Now the developer has gone and released it for free, so there’s no reason not to spend an hour or so of your life clicking around.
My stuff, look at it.
Speaking of regular Saturday night pencil-and-paper RPG groups, I got talked into signing up for YET ANOTHER social network type of thing, this one rather specific in its focus – it’s for people who collect Japanese figurines from games & anime, and it’s more or less a way to show off your collection and find out about all kinds of toys that you wouldn’t otherwise know existed. It could be a quite dangerous site, in other words.
It’s not perfect – it’s all done by community contribution and the database gets a little sketchy when you’re more than a decade back, so I have quite a few older figures that just don’t show up – but it’s pretty good and helps scratch the exhibitionist itch.

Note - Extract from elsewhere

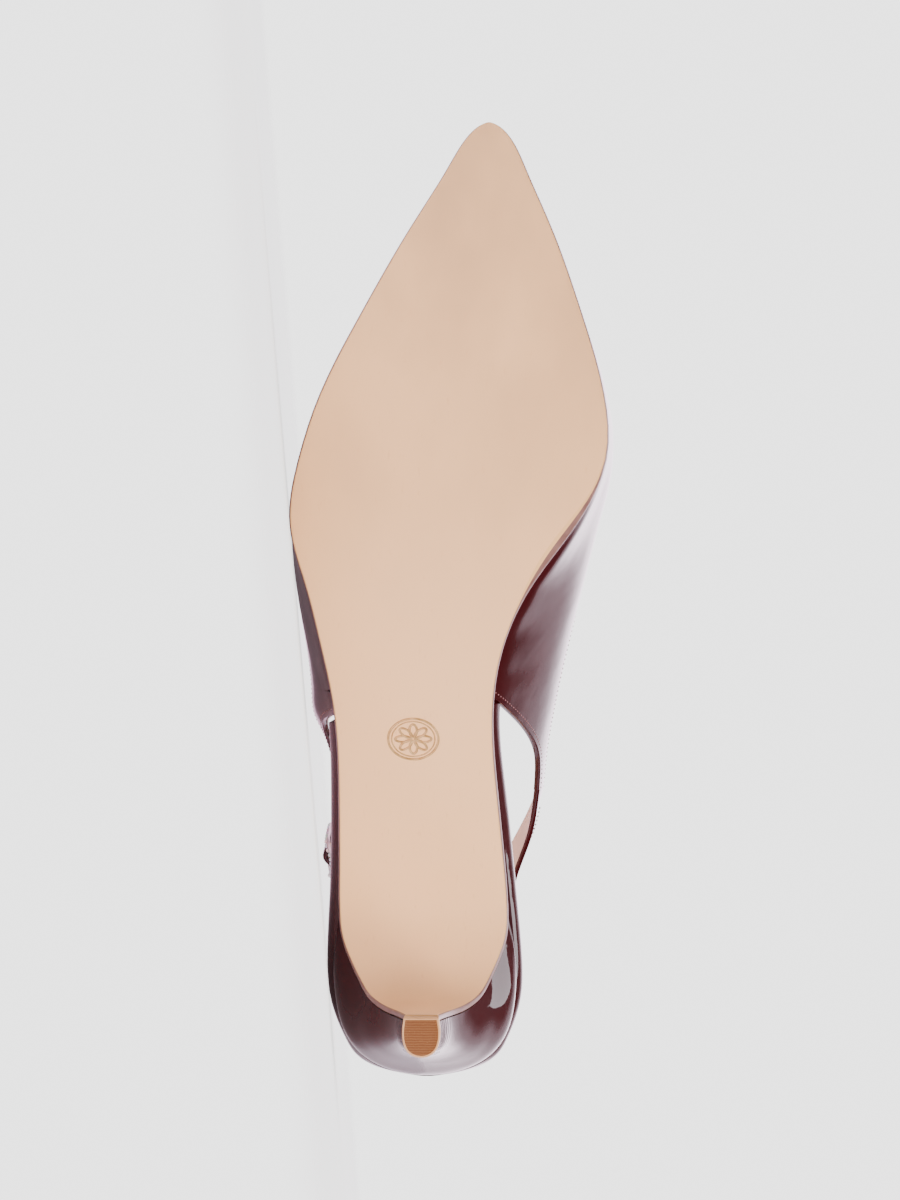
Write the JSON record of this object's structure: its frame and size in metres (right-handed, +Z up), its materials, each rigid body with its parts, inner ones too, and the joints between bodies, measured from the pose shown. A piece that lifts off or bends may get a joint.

It also lets me feel like I’m contributing when I send in photos of unpackaged figurines – far too many of the photos on the site are of poor entombed toys desperately longing to be set free of their plastic prisons.
Not sure which is nerdier…
a) Having a regular Saturday night pencil & paper RPG group, or
b) buying this shirt from shirt.woot specifically to troll the members of my regular Saturday night pencil & paper RPG group:
Of course, there’s always option c), which is buying this shirt specifically to troll the members of my regular Saturday night pencil & paper RPG group, knowing that it’s based on an older design instead of the “G4″ Friendship Is Magic designs, actually being AWARE that there have been multiple generations, and being pretty sure that – even in those older generations – none of them had a cutie mark on their foreleg.
Yeah, that’s probably about as bad as it can get.
If you need me, I’ll be in my living room watching the football, drinking the beer and practicing the belching.